= Brescia Arsenal =

Former arms manufacturing facility in Italy

The Brescia Arsenal was a small arms factory located in Brescia, Italy, active from the early 19th century to the end of World War II.

It was originally built as a convent for Servite monks in the 15th century, and continued to be used for religious purposes until the end of the 18th century.

Following Napoleonic suppressions the convent was turned into barracks and, in 1812, the production of small arms and ammunition was started. Many kinds of small arms in use by the Regio Esercito were overhauled in the Brescia Arsenal, including the Vetterli rifle and the many versions of the Carcano rifle. Thousands of Carcano rifles were manufactured on assembly lines, including all the M91 Cavalry Carbines and the M91 TS (Special Troops) carbines made between 1893 and 1919.

The Brescia Arsenal was formally closed down around 1922, returning the former convent buildings to barracks use, while its production facilities in Gardone Val Trompia were kept functional as a separate section of the main Terni Arsenal.

The military facility was attacked by a massive USAAF air raid on 2 March 1945, during World War II, that wrought damage all over the city. The former Arsenal was leveled and the church of St. Afra (now rebuilt as Saint Angela Merici) in "Via dell'Arsenale" (now via Francesco Crispi) was directly hit and collapsed, killing 21 people who had sought refuge there. Eighty people were killed by the bombing.

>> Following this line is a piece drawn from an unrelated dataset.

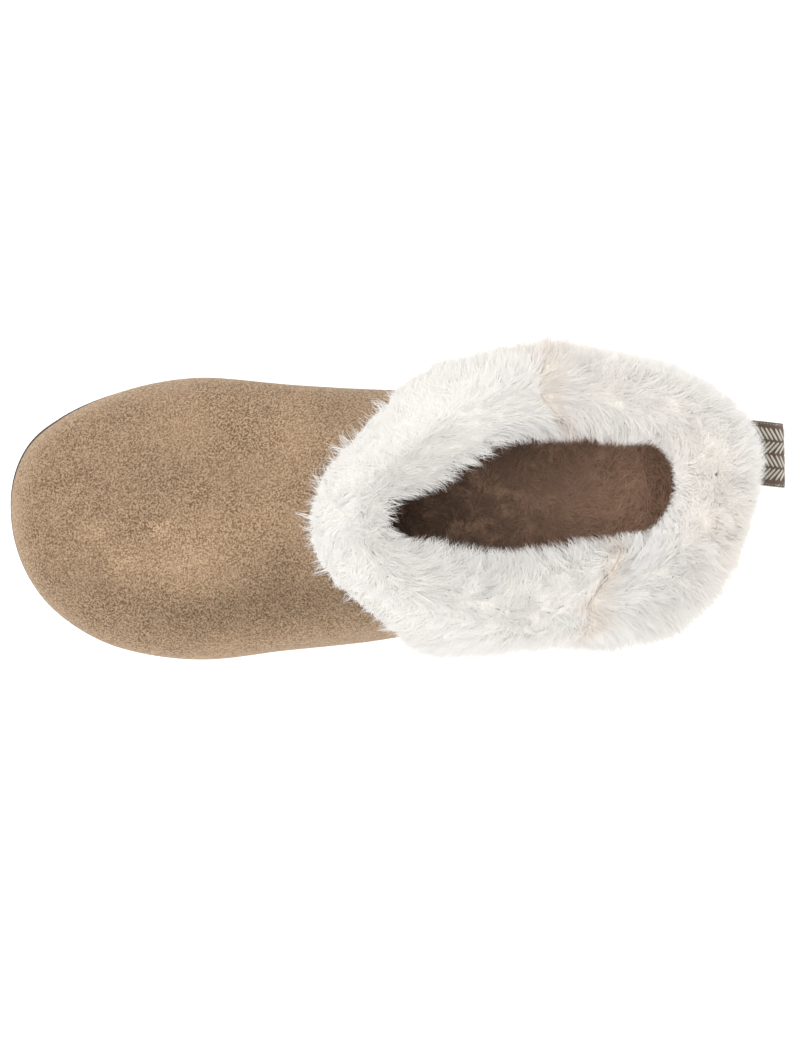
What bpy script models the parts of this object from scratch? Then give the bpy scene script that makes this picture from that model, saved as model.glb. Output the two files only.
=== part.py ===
"""A left bootie slipper: suede upper on a moulded sole, with a deep fur cuff folded over its collar.

The heel's back is at x = 0 and the toe points along -X. The medial side is +Y and the floor is z = 0.
Directions round the shoe are angles from the toe (0) by the medial side (90 degrees) to the heel (180).
"""

import math

import bmesh
import bpy
import numpy as np

# Driving sizes of the last and of what is built on it, in metres.
SHOE_LENGTH = 0.261
BALL_WIDTH = 0.103
COLLAR_LENGTH = 0.130
COLLAR_WIDTH = 0.078
COLLAR_LEAN = 0.0045
COLLAR_HEIGHT_FRONT = 0.092
COLLAR_HEIGHT_SIDE = 0.097
COLLAR_HEIGHT_BACK = 0.100

# Upper: one wall of suede on its backing.
WALL = 0.0025
FEATHER_TUCK = 0.004
SEAT_GAP = 0.0003

# Outsole: thickness, lifts off the floor, and its side. RIM_SHARES are shares of RIM_OVERHANG that the rim
# stands out: everywhere, and added at the toe, at its medial side and at the heel.
SOLE_HEEL = 0.021
SOLE_BALL = 0.014
TOE_SPRING = 0.009
HEEL_LIFT = 0.0035
ARCH_LIFT = 0.003
RIM_OVERHANG = 0.0022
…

After the war the building was named after Sottotenente Serafino Gnutti, an Alpini officer who had earned a posthumous Gold Medal of Military Valor in the Greco-Italian War. The Headquarters and Signals section of the "Brescia" mechanised brigade were accommodated there.

Following the post-Cold War reorganization of the Italian Army, the Brigata was disbanded and the barracks were left empty. As of 2024 there were plans to redevelop them into residential apartments.